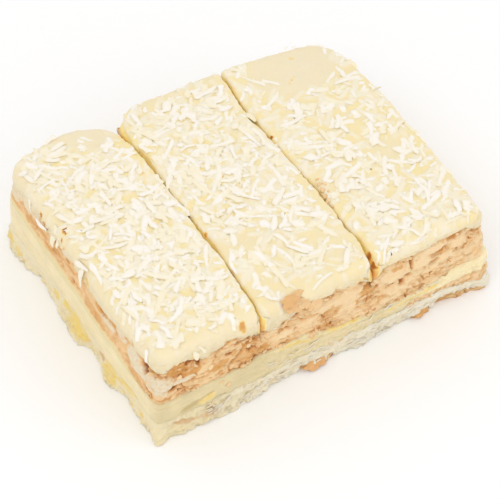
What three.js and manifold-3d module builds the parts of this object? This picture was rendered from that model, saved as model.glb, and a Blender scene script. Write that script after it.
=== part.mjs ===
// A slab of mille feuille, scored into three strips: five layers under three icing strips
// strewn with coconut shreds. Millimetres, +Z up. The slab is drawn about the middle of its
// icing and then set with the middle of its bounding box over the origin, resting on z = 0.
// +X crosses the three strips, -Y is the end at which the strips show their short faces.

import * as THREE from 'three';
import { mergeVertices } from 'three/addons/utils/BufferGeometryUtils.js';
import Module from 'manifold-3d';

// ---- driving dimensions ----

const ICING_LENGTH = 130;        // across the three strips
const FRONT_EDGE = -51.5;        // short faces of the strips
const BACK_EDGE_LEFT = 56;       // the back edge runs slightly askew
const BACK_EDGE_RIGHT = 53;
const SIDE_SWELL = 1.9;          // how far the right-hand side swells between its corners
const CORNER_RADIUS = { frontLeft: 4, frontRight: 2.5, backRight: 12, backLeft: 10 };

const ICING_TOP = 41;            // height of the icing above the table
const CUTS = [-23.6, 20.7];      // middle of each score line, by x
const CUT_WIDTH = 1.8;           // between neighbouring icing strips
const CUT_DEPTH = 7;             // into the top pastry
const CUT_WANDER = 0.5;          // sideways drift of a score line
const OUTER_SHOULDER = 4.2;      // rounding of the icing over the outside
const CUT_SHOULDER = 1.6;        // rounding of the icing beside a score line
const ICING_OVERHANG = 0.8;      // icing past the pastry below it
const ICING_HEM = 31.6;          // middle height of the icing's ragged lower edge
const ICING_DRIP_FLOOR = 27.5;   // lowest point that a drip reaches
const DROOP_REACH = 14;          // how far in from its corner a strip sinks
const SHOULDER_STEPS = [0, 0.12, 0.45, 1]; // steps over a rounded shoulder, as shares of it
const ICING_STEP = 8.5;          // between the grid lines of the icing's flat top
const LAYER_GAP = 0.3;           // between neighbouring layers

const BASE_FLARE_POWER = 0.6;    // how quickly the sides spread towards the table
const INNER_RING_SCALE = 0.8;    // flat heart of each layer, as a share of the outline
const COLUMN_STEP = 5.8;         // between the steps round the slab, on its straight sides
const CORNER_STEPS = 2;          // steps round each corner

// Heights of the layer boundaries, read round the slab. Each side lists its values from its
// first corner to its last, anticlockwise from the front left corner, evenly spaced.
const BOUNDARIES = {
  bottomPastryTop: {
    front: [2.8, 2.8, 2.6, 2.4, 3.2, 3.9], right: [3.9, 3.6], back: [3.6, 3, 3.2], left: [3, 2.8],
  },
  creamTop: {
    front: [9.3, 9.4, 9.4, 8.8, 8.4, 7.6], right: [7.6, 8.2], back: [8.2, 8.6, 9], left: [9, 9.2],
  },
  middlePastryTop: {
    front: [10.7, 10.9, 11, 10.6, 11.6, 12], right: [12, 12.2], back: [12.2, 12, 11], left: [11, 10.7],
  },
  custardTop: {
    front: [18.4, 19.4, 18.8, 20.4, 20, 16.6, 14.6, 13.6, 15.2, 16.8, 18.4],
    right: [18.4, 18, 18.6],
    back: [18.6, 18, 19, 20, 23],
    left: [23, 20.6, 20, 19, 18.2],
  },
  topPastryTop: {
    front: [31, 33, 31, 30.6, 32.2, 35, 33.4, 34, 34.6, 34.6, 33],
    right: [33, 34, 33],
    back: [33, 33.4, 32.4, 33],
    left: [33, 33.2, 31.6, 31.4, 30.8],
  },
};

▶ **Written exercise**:
Set down the material above again, word for word.

▶ **Answer to the task**:
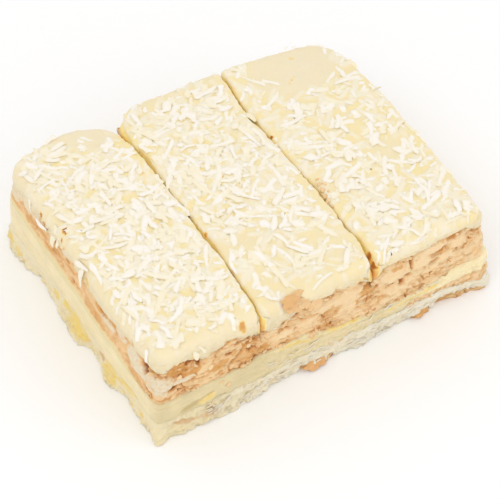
What three.js and manifold-3d module builds the parts of this object? This picture was rendered from that model, saved as model.glb, and a Blender scene script. Write that script after it.
=== part.mjs ===
// A slab of mille feuille, scored into three strips: five layers under three icing strips
// strewn with coconut shreds. Millimetres, +Z up. The slab is drawn about the middle of its
// icing and then set with the middle of its bounding box over the origin, resting on z = 0.
// +X crosses the three strips, -Y is the end at which the strips show their short faces.

import * as THREE from 'three';
import { mergeVertices } from 'three/addons/utils/BufferGeometryUtils.js';
import Module from 'manifold-3d';

// ---- driving dimensions ----

const ICING_LENGTH = 130;        // across the three strips
const FRONT_EDGE = -51.5;        // short faces of the strips
const BACK_EDGE_LEFT = 56;       // the back edge runs slightly askew
const BACK_EDGE_RIGHT = 53;
const SIDE_SWELL = 1.9;          // how far the right-hand side swells between its corners
const CORNER_RADIUS = { frontLeft: 4, frontRight: 2.5, backRight: 12, backLeft: 10 };

const ICING_TOP = 41;            // height of the icing above the table
const CUTS = [-23.6, 20.7];      // middle of each score line, by x
const CUT_WIDTH = 1.8;           // between neighbouring icing strips
const CUT_DEPTH = 7;             // into the top pastry
const CUT_WANDER = 0.5;          // sideways drift of a score line
const OUTER_SHOULDER = 4.2;      // rounding of the icing over the outside
const CUT_SHOULDER = 1.6;        // rounding of the icing beside a score line
const ICING_OVERHANG = 0.8;      // icing past the pastry below it
const ICING_HEM = 31.6;          // middle height of the icing's ragged lower edge
const ICING_DRIP_FLOOR = 27.5;   // lowest point that a drip reaches
const DROOP_REACH = 14;          // how far in from its corner a strip sinks
const SHOULDER_STEPS = [0, 0.12, 0.45, 1]; // steps over a rounded shoulder, as shares of it
const ICING_STEP = 8.5;          // between the grid lines of the icing's flat top
const LAYER_GAP = 0.3;           // between neighbouring layers

const BASE_FLARE_POWER = 0.6;    // how quickly the sides spread towards the table
const INNER_RING_SCALE = 0.8;    // flat heart of each layer, as a share of the outline
const COLUMN_STEP = 5.8;         // between the steps round the slab, on its straight sides
const CORNER_STEPS = 2;          // steps round each corner

// Heights of the layer boundaries, read round the slab. Each side lists its values from its
// first corner to its last, anticlockwise from the front left corner, evenly spaced.
const BOUNDARIES = {
  bottomPastryTop: {
    front: [2.8, 2.8, 2.6, 2.4, 3.2, 3.9], right: [3.9, 3.6], back: [3.6, 3, 3.2], left: [3, 2.8],
  },
  creamTop: {
    front: [9.3, 9.4, 9.4, 8.8, 8.4, 7.6], right: [7.6, 8.2], back: [8.2, 8.6, 9], left: [9, 9.2],
  },
  middlePastryTop: {
    front: [10.7, 10.9, 11, 10.6, 11.6, 12], right: [12, 12.2], back: [12.2, 12, 11], left: [11, 10.7],
  },
  custardTop: {
    front: [18.4, 19.4, 18.8, 20.4, 20, 16.6, 14.6, 13.6, 15.2, 16.8, 18.4],
    right: [18.4, 18, 18.6],
    back: [18.6, 18, 19, 20, 23],
    left: [23, 20.6, 20, 19, 18.2],
  },
  topPastryTop: {
    front: [31, 33, 31, 30.6, 32.2, 35, 33.4, 34, 34.6, 34.6, 33],
    right: [33, 34, 33],
    back: [33, 33.4, 32.4, 33],
    left: [33, 33.2, 31.6, 31.4, 30.8],
  },
};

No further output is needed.